Friday, April 10, 2009

Called to Fail

Every elementary teacher is painfully aware of the challenging students moving toward her grade level. The future troublemakers make themselves known in the hallways, during assemblies, and on the playground. Before they ever walked through the door of my fifth grade classroom, I was fully aware of what was coming.

I began to dread one particular child early in his fourth grade year. His name was always expressed in an exasperated tone by his teachers. It seemed like every time I walked down the hall, there he sat on the floor outside the door of his classroom, banished for his bad behavior. He was an angry, frustrated little boy. And I had a sinking feeling that in the next year he would be all mine.

And so he was. I am only one very limited woman. Yet I knew that God had given him to me; not only for his benefit, but for mine as well. We would spend the year learning from each other. I threw myself into the boy. Every time I could find a reason to praise or encourage him, I did. I set reasonable and attainable boundaries for him. I carefully picked my battles and made sure the negative he got from me did not outweigh the positive. He was sneaky and manipulative. He also had some leadership qualities, and several of the other boys began to follow his bad example. I determinedly continued to work at positively influencing him. It wasn't easy. And unfortunately, it wasn't especially successful, either.

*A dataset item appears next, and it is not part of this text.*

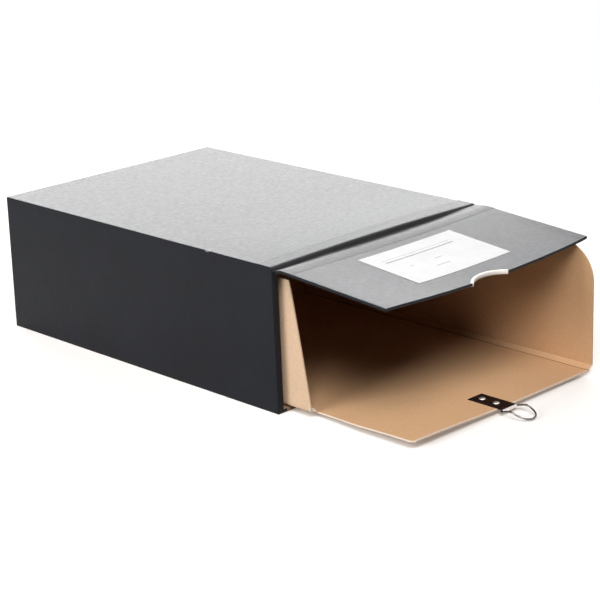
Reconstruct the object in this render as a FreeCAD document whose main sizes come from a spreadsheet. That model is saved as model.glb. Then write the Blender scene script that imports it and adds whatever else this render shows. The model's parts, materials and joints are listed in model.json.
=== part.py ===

I breathed a sigh of relief as he walked out my door on the last day of school. I continued to occasionally see him throughout his middle school years as he passed my classroom door. He remained a troublemaker. I don't know if my year with him made any difference whatsoever. I sometimes think of him, and wonder how he is now as an adult. I wish I could have done more to help him turn around.

We all like a story with a happy ending. Even as Christians, we tend to measure our effectiveness by the "success" of our ministry. Yet there are times that God knowingly calls us to something that will ultimately result in failure.

Isaiah had that kind of calling. "Go, and tell this people: Keep on listening, but do not perceive; keep on looking, but do not understand. Render the hearts of this people insensitive, their ears dull, and their eyes dim, otherwise they might see with their eyes, hear with their ears, understand with their hearts, and return and be healed." (Isaiah 6:9, 10) Judah had long been unfaithful to their God. Judgment was imminent. Isaiah was to bring a message to a people who would reject it hardheartedly.

God was sending Isaiah on a mission doomed to failure.

If he did it in the way God intended, the nation would remain unreceptive. This was in God's plan, for Judah had many spiritual lessons to learn that would only be accomplished by extreme hardship and desolation. Eventually the nation would repent. But it would not be in response to Isaiah's message.

Author Leigh McLeroy, in her excellent book, "The Beautiful Ache," comments on the idea of serving without immediate reward: "My generation is big on return-on-investment. We want to see results. We don't invest in much of anything at all unless we're relatively certain we'll be rewarded. But following the King into the mysteries of the kingdom may demand that we deny our rush to "cash in" and introduce ourselves to the discipline of long, unmeasured spending. Some might call this lack of foresight. But not Jesus. He would call it faithful obedience-- and he doesn't relent in asking for it."

God wants us in for the long haul. He is more interested in who we are in the process than in the final result of our efforts. Day by day obedience, even when things are true drudgery at best, or excruciatingly difficult at worst, is what honors Him. Because what we do should be about serving God, and not done for a self-serving sense of fulfillment.

Yes, we are called to live victoriously. But that victory may not always be over circumstances. It may be in the fact that we were found faithful in spite of the failure to accomplish what we set out to do.

"Whatever you do in word or deed, do all in the name of the Lord Jesus, giving thanks through Him to God the Father." Colossians 3:17


Heather Nicole said...

great post, julie. such a good reminder during those days when the battle seems lost. it isn't always about winning the battle, but about becoming a better solider in the fighting.

Zoe Elmore said...

Hey friend, I love this reminder to remain focused on the ONE we serve. I'm always inspired when I visit your blog.